Last year, there was a book showing how Thomas Edison wasn't the great inventor he claimed to be. Now, there's a new book suggesting not only was Alexander Graham Bell not the great inventor many hold him up to be, but the famous story of him rushing to the patent office to beat Elisha Gray's patent filing by mere hours may hide the fact that Bell actually cheated the system with the help of a corrupt patent examiner, who shared Gray's filing with Bell and then helped make it appear that Bell's filing came first. While this should raise even more questions about why either man was able to get a patent on an idea that was getting plenty of attention from many sources, and thus should have been considered obvious, it also adds to the list of "great inventors" who really did very little inventing.
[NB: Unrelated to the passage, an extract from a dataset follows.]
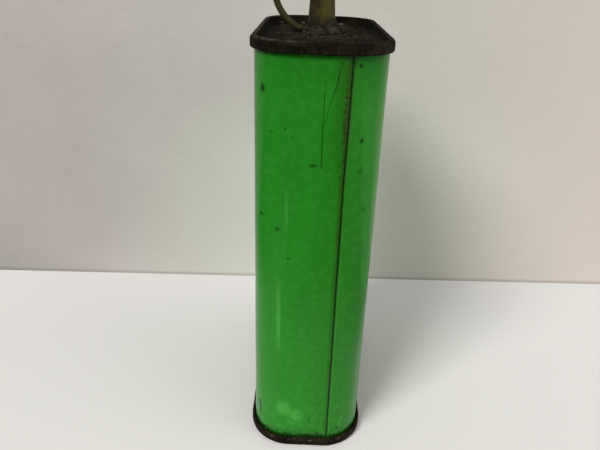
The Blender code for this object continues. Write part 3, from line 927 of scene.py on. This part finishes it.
def rim_sag(stations, out, down, moved_out):
    """How far wear has brought a ring of the lid's seam down."""
    share = 1 - 2 * down / SEAM_HEIGHT if out > 0 else max(0.0, 1 - down / SAG_INSIDE)
    near = 0.5 - 0.5 * stations.out[:, 1]
    sag = RIM_SAG * share * (0.3 + 0.7 * near) * (0.75 + 0.7 * waves(stations.place, SAG_WAVE, 3.0))
    if down >= COMPOUND_DOWN:
        return sag
    past = np.maximum(0.0, moved_out - COMPOUND_OUT - CROWN_COVER)
    return np.minimum(sag, COMPOUND_DOWN - CROWN_COVER - down + SHOULDER_FALL * past)


def seam_rows(stations, level, seed, sags=False):
    """Rings of a whole end's section, from the panel over the outside, and back along the inside."""
    rows = []
    for out, down in end_faces():
        shift = roll_shift(stations.distances, out, down, seed) if out > COVER_HOOK + FOLD_BEND else 0.0
        ring = stations.ring(out + shift, level(down))
        if sags:
            ring[:, 2] -= rim_sag(stations, out, down, out + shift)
        rows.append(ring)
    return rows


print("compound", in_mm(COMPOUND_DOWN), "mm under the crown")

# %% The lid
PANEL_ROWS = 56
SLOPE_ROWS = 5
BOSS_ROWS = 12
BANK_RADIUS = 7.6 * MM
BANK_WIDTH = 2.4 * MM
BANK_HEIGHT = 0.95 * MM
CRUST = 0.80 * MM
DENT = 0.10 * MM


def dirt_room(radius):
    """How high dirt may stand on the boss and stay clear of the flange, the ring's skirt and the strap."""
    radius = radius / MM
    return (0.12 + 0.28 * smooth((radius - 4.9) / 0.4) + 0.55 * smooth((radius - 5.8) / 1.4)) * MM


def lumpy(x, y, size, seed, coarseness, gaps):
    """Noise in five sizes at a place on the plane."""
    return noise.fractal(Vector((x / size, y / size, seed)), coarseness, gaps, 5)


def dirt(x, y):
    """How high the caked dirt stands at a place on the lid: a bank round the spout, crust elsewhere."""
    radius = math.hypot(x, y)
    bank = math.exp(-((max(0.0, radius - BANK_RADIUS) / BANK_WIDTH) ** 2))
    caked = BANK_HEIGHT * bank * clamp(0.50 + 1.2 * lumpy(x, y, 2.1 * MM, 3.1, 0.7, 2.1), 0.05, 1.3)
    crusty = CRUST * clamp(lumpy(x, y, 2.4 * MM, 6.4, 0.8, 2.2) + 0.1, 0.0, 1.0) * (1 - bank)
    return min(dirt_room(radius), caked + crusty) + DENT * waves([(x, y)], 6 * MM, 8.0)[0] * 0.5


def shares(count):
    """Even shares, the last of which is 1."""
    return [k / count for k in range(1, count + 1)]


def panel_rings():
    """Rings from the seam's foot in to the boss and its hole, each with its height."""
    rim = FINE.ring(PANEL_OUT, PANEL_TOP)[:, :2]
    angles = np.arctan2(rim[:, 1], rim[:, 0])
    turn = np.column_stack([np.cos(angles), np.sin(angles)])
    foot = turn * (BOSS_RADIUS + BOSS_SLOPE)
    rings = [(rim * (1 - s) + foot * s, PANEL_TOP) for s in shares(PANEL_ROWS)]
    for s in shares(SLOPE_ROWS):
        rings.append((turn * (BOSS_RADIUS + BOSS_SLOPE * (1 - s)), PANEL_TOP + BOSS_HEIGHT * smooth(s)))
    for k in range(1, BOSS_ROWS + 1):
        radius = BOSS_RADIUS + (HOLE_RADIUS - BOSS_RADIUS) * k / BOSS_ROWS
        rings.append((turn * radius, PANEL_TOP + BOSS_HEIGHT))
    return rings


def make_lid():
    above = [raised(flat, height + np.array([dirt(x, y) for x, y in flat])) for flat, height in panel_rings()]
    under = [raised(flat, height - SHEET) for flat, height in panel_rings()]
    seam = seam_rows(FINE, lambda down: TIN_HEIGHT - down, 2.0, sags=True)
    mesh = skin("lid", above[::-1] + seam + under, loop=True)
    return show("lid", mesh, LID_PLATE, TIN, "lid_tinplate", "top_end")


lid = make_lid()

# %% The base
BASE_ROWS = 16
BASE_REACH = 0.94
BASE_DISH = 0.25 * MM
BASE_WAVE = 5 * MM


def make_base():
    rim = ROUND.ring(PANEL_OUT, 0.0)[:, :2]
    under, above = [], []
    for k in range(1, BASE_ROWS + 1):
        flat = rim * (1 - BASE_REACH * k / BASE_ROWS)
        dish = BASE_DISH * smooth(k / BASE_ROWS)
        wave = DENT * waves(flat, BASE_WAVE, 4.0)
        under.append(raised(flat, COUNTERSINK + dish + wave))
        above.append(raised(flat, COUNTERSINK + SHEET + dish + wave))
    mesh = skin("base", under[::-1] + seam_rows(ROUND, lambda down: down, 11.0) + above)
    return show("base", mesh, BASE_PLATE, TIN, "base_tinplate", "bottom_end")


make_base()

# %% [markdown]
# ## Aged polythene
#
# Spout, ring, strap and cap are old soft polythene: olive-brown, slightly cloudy, stained by oil and
# darker where dirt has settled. Light goes a little way into it, so it gets some subsurface
# scattering, and a soft sheen instead of a hard gloss.

# %% Aged polythene
SPOUT_OLIVE = (0.058, 0.048, 0.0080)
SPOUT_BROWN = (0.013, 0.0085, 0.0018)
STRAP_OLIVE = (0.034, 0.030, 0.0095)
STRAP_DARK = (0.014, 0.012, 0.004)
GRIME = (0.008, 0.0065, 0.0035)
CLOUDY = 1.35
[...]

The reason this is so important is that a patent system really only makes sense if it's the invention part that's important and that invention is basically the pinnacle of advancement in the space. Instead, if it's innovation that's more important, and innovation is an ongoing process that is sped along by competition, then there is little reason to have a patent system at all. Those who hold up Edison, Bell, the Wright Brothers and others as examples of why the patent system should exist are pointing to the wrong role models. The more detailed you look at their records you realize that both men cheated -- and used the patent system not to help protect "inventions," but to get monopolies that kept out real competition, slowed down true innovation and built up unfair monopolies they didn't deserve.